When Ole Miss’ NCAA Tournament resume is displayed on TV screens across the country during game broadcasts, it usually shows in the quality wins category: Mississippi State, Baylor and Auburn twice. The bad losses column reads ‘none.’ If the Rebels were to lose on Saturday, Georgia’s name would appear in the latter section and blemish a fairly clean resume to this point. The Bulldogs’ NET currently sits at 118. They’ve lost seven in a row and 11 straight SEC games, with the lone win coming over Texas in late January in the SEC Big 12 Challenge.

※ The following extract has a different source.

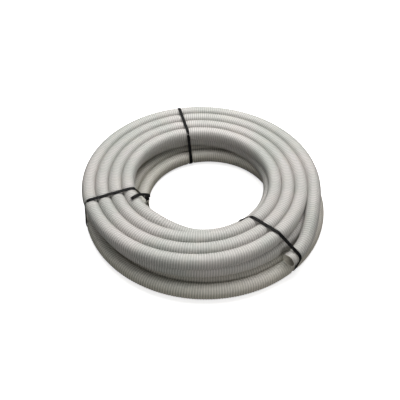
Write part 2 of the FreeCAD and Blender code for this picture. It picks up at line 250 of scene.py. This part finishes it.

Aside from all of that, a loss makes the path to 10 wins for Ole Miss much more daunting. The Rebels have two home games with Tennessee and Kentucky left and a pair of road trips at Arkansas and Missouri to end the season. The former two are vying for one seeds in the NCAA Tournament and the latter two are struggling teams. A win over Georgia gets the Rebels to 9-5, a pretty large step towards that 10-win number. It would mean the Rebels would either need to upset Tennessee or Kentucky, or, more realistically, win one of their two remaining road games to achieve that mark. Ole Miss is a good road team. It boasts a 4-3 record in true road games. One of the more remarkable aspects of this run of success in his first season at the helm is Kermit Davis taking what was a mentally fragile team a year ago and turning — largely the same group of guys — into a team that believes they can walk into any building and win.

Be that as it may, a loss would mean Ole Miss would need to win both of its final two road games or pull a pretty large upset over the Volunteers or Wildcats to get to 10 SEC wins. Not impossible, but a much more daunting task and trims the margin for error significantly.

Georgia is also a team that, to its credit, hasn’t quit. It has struggled to close out games, but scared two ranked SEC teams in its last two games.

“They are playing much better based on their last two games,” Kermit Davis said. “They could’ve easily beaten LSU and Mississippi State.”

Georgia is the best rebounding team in the SEC. It struggles to close out games late because it does not get consistently good guard play, but the Bulldogs can punish teams on the glass, which has been one of the Rebels’ most glaring weaknesses this season. Ole Miss won in Athens a couple weeks ago largely due to the nine-rebound performance from Bruce Stevens. The senior forward would immensely help his team with a similar outing on Saturday.

“That was probably his most active game as far as finishing possessions,” Kermit Davis said. “He and Dom, we need to be getting 12-15 rebounds from those two.”

Georgia is a struggling team, but one that could give Ole Miss fits on the interior and could hang around if the Rebels allow it with a lethargic start.

“We have to attack aggressively,” Terence Davis said. “We know going into the game it is going to be a rebounding game and we have to attack the glass aggressively to win the game. The things we did on the road, we need to do at home this time.”

The team knows the importance of Saturday’s game and what it means with regards to their path to the NCAA Tournament, whether it is on the forefront of their minds or not.

“We’ve put ourselves in a really good position to play in some really challenging games in the last five,” Kermit Davis said. “We just have to lower our head and scratch out as many wins as we can.”